First, divide your free creation time at the beach into four sections:
1.Start with an organized group beach game to ignite group unity at the beach
2.Lead into looser (that's "more loose" not "loser") group beach activity prompts
3.Then allow complete free choice, offering a few beach toys and tools. Some kids may join together to make more sand objects, others may need to step back from the group energy with a more solitude activity or contemplation.
(See Amy Rose's 1., 2., and 3. below for further explanation.)
4.Clean-up. In spite of possible protests, kids benefit from cleaning up after their own group activities. It helps them feel valued and empowered to do whatever needs to be done to make their lives as they want them to be.
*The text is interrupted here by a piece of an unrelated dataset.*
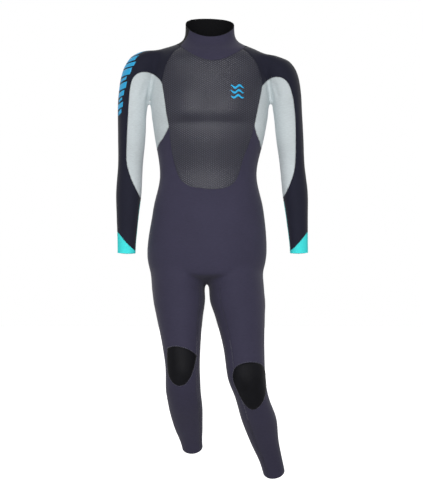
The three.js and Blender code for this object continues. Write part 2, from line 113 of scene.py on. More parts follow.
LEG_STATIONS = {
    "left": (
        (-0.590, 0.074, -0.008, 0.056, 0.060),
        (-0.645, 0.077, -0.009, 0.080, 0.092),
        (-0.695, 0.082, -0.012, 0.086, 0.102),
        (-0.745, 0.085, -0.028, 0.086, 0.094),
        (-0.800, 0.093, -0.050, 0.077, 0.084),
        (-0.900, 0.105, -0.100, 0.063, 0.066),
        (-0.985, 0.112, -0.136, 0.058, 0.060),
        (-1.050, 0.130, -0.112, 0.052, 0.062),
        (-1.105, 0.148, -0.078, 0.055, 0.062),
        (-1.185, 0.168, -0.036, 0.045, 0.048),
        (-1.262, 0.193, -0.002, 0.036, 0.037),
        (-1.350, 0.213, 0.034, 0.033, 0.035),
    ),
    "right": (
        (-0.590, -0.092, -0.008, 0.056, 0.060),
        (-0.645, -0.098, -0.008, 0.084, 0.092),
        (-0.695, -0.099, -0.010, 0.083, 0.102),
        (-0.745, -0.095, -0.022, 0.081, 0.092),
        (-0.800, -0.093, -0.040, 0.072, 0.082),
        (-0.890, -0.087, -0.078, 0.059, 0.066),
        (-0.965, -0.083, -0.104, 0.053, 0.059),
        (-1.020, -0.082, -0.088, 0.054, 0.060),
        (-1.070, -0.076, -0.062, 0.053, 0.060),
        (-1.140, -0.067, -0.016, 0.045, 0.048),
        (-1.205, -0.055, 0.024, 0.033, 0.036),
        (-1.290, -0.042, 0.066, 0.031, 0.034),
    ),
}

# Both forearms hang a little to the wearer's left: how far at the wrist, and what share of that
# at each height.
ARM_SWAY = 0.009
SWAY_HEIGHTS = (-0.604, -0.500, -0.410, -0.335, -0.250, -0.165)
SWAY_SHARES = (1.0, 0.85, 0.70, 0.50, 0.30, 0.0)

# ---------- where the suit is cut ----------
# The collar's rim at the throat, and how it climbs towards the nape, the sides and the wearer's right.
RIM_THROAT = (-0.058, 0.0605)
RIM_CLIMB = 0.525
RIM_SIDE_LIFT = 0.009
RIM_TILT = -0.03
# The collar's seam: a bow across the chest, and a slope from throat to nape.
SEAM_LOW = (0.010, -0.013)
SEAM_BOW = (0.060, 0.0175, 1.9)
SEAM_SLOPE = (-0.064, -0.010, 0.407)
# Planes as a point on them and the direction that points away from the suit's middle.
WRIST_MIDDLE = (0.266, -0.046, -0.604)
WRIST_ALONG = (0.03, 0.06, -1.0)
ANKLES = {
    "left": ((0.197, 0.004, -1.284), (0.24, 0.80, -1.0)),
    "right": ((-0.054, 0.030, -1.204), (0.17, 0.80, -1.0)),
}
# The line between sleeve and body: heights, and how far out it lies.
ARMHOLE_HEIGHTS = (-0.720, -0.700, -0.500, -0.230, 0.200)
ARMHOLE_OUT = (1.0, 0.212, 0.205, 0.187, 0.187)
LEG_TOP = -0.708
LEG_PARTING = -0.006
YOKE_LEVEL = -0.082
SEAT_LEVEL = -0.478
ZIP_HALF = 0.0165
ZIP_FOOT = -0.476
TAPE_TOP = 0.054

# Heights where each limb's stretches part; a joint bends the stretch between two of them.
SLEEVE_PARTINGS = (-0.280, -0.460)
LEG_PARTINGS = {"left": (-0.870, -1.115), "right": (-0.860, -1.050)}

# Body pairs and the heights between which the fabric turns from one to the other.
SHOULDER_BEND = (-0.172, -0.262)
ELBOW_BEND = (-0.300, -0.378)
HIP_BEND = {"left": (-0.708, -0.825), "right": (-0.708, -0.815)}
KNEE_BEND = {"left": (-0.925, -1.048), "right": (-0.905, -1.025)}

# Outlines are seen from the front, as x and height; a point given twice is a corner.
CHEST_OUTLINE = (
    (-0.080, 0.075), (-0.080, 0.075), (-0.090, 0.034), (-0.108, 0.019), (-0.121, 0.001),
    (-0.133, -0.021), (-0.143, -0.052), (-0.147, -0.082), (-0.143, -0.110), (-0.138, -0.145),
    (-0.134, -0.175), (-0.126, -0.218), (-0.118, -0.284), (-0.108, -0.331), (-0.097, -0.366),
    (-0.082, -0.386), (-0.057, -0.400), (-0.026, -0.405), (0.010, -0.408), (0.046, -0.404),
    (0.069, -0.392), (0.082, -0.377), (0.092, -0.351), (0.102, -0.315), (0.118, -0.275),
    (0.130, -0.239), (0.137, -0.214), (0.144, -0.180), (0.152, -0.140), (0.158, -0.110),
    (0.161, -0.084), (0.154, -0.046), (0.141, -0.016), (0.128, 0.001), (0.113, 0.017),
    (0.093, 0.033), (0.080, 0.075), (0.080, 0.075),
)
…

Need sand for your beach activities?
If the beach you’re going to has only rocks, pebbles and seaweed, but you also wanted sand for various group activities, time your trip for a very low tide if possible. This will usually give you large expanses of sand. Search online for your beach's tide table predictions.
(All group activities with kids call for impeccable caution and detail for safety, but let me add here that sharp barnacles that cling to seashore rocks and “sneak waves” that suddenly appear and pull people into the water can be painful and deadly. Know seaside safety measures before taking groups of kids to a beach.)
Amy Rose takes it from here on creative beach activities you can do with your group of children:
1. Organized group beach activities to start with
Choose ones that work for the number of kids in your group and their ages:
- Play a round of hopscotch on the beach with the hopscotch frame drawn in the sand, and found pebbles for the marker.
- Play “Stranded!” Kids pretend they’re stranded on a deserted island and hear an airplane flying over. They only have a certain amount of time to write a large message in the sand before it’s too late. Choose a word or phrase that allows each child to be responsible for one letter, such as HELP, WE ARE HERE, WE ARE STRANDED, RESCUE US and so on. Add exclamation marks or an underline if you need more symbols for children to write. If the beach is mostly sand, make sure all kids have a stick or stone to draw their letter. If there are many pebbles available on the beach, make the game last longer by having the message written with pebbles. Write a sample or first letter ahead of time so kids know the size their letters should be. Make sure each child knows her letter, line them up according to the spelling of the word or phrase, then say, “GO!” Encourage them to hurry because the imaginary plane you're keeping an eye on is getting very close. When they’re about half way done, tell them the plane is almost overhead, it’s almost too late. Make sure they finish just in time. After it’s over, allow them to then stomp out or remove their message so passersby don’t take the distress words seriously!
- Play a cooperative group Frisbee or group jump rope game. See how many unmissed Frisbee throws or jump rope jumps can be counted within a five minute segment.
2. Simple prompts
After the quick organized group game, start more loose, simple activity prompts to follow for a specified amount of time for each. This helps kids engage in their surroundings in a deeper way.
- Build stone sculptures. Hunt for flat rocks and pile them from the largest at the bottom to the smallest at the top. Kids have fun finding and carefully stacking just the right stones.
- Build sand faces using only found objects on the beach, nothing brought along with you allowed. Just be careful not to disrupt seashore habitat.
- Collect extra dark or extra light stones and set happy messages in the sand. Seems simplistic, doesn’t it? But just the hunt for specific stones amidst many stones gets the mind engaged in nature and seeking out life instead of being a passive recipient of whatever an electronic screen offers.
3. Free play beach toys
When it’s time for complete free play, you can bring along alternatives to typical beach toys. Look around the house for unneeded leftovers, or go to your second hand store to purchase kid-safe waterproof and rustproof spatulas, colanders, large serving spoons, whisks, wooden spoons, bowls, cups, Jell-O molds, pitchers, cookie cutters, small toy trucks and cars, and the occasional traditional odd sand or beach toys. Make sure there are at least some items like pitchers and buckets to carry quantities of water and sand.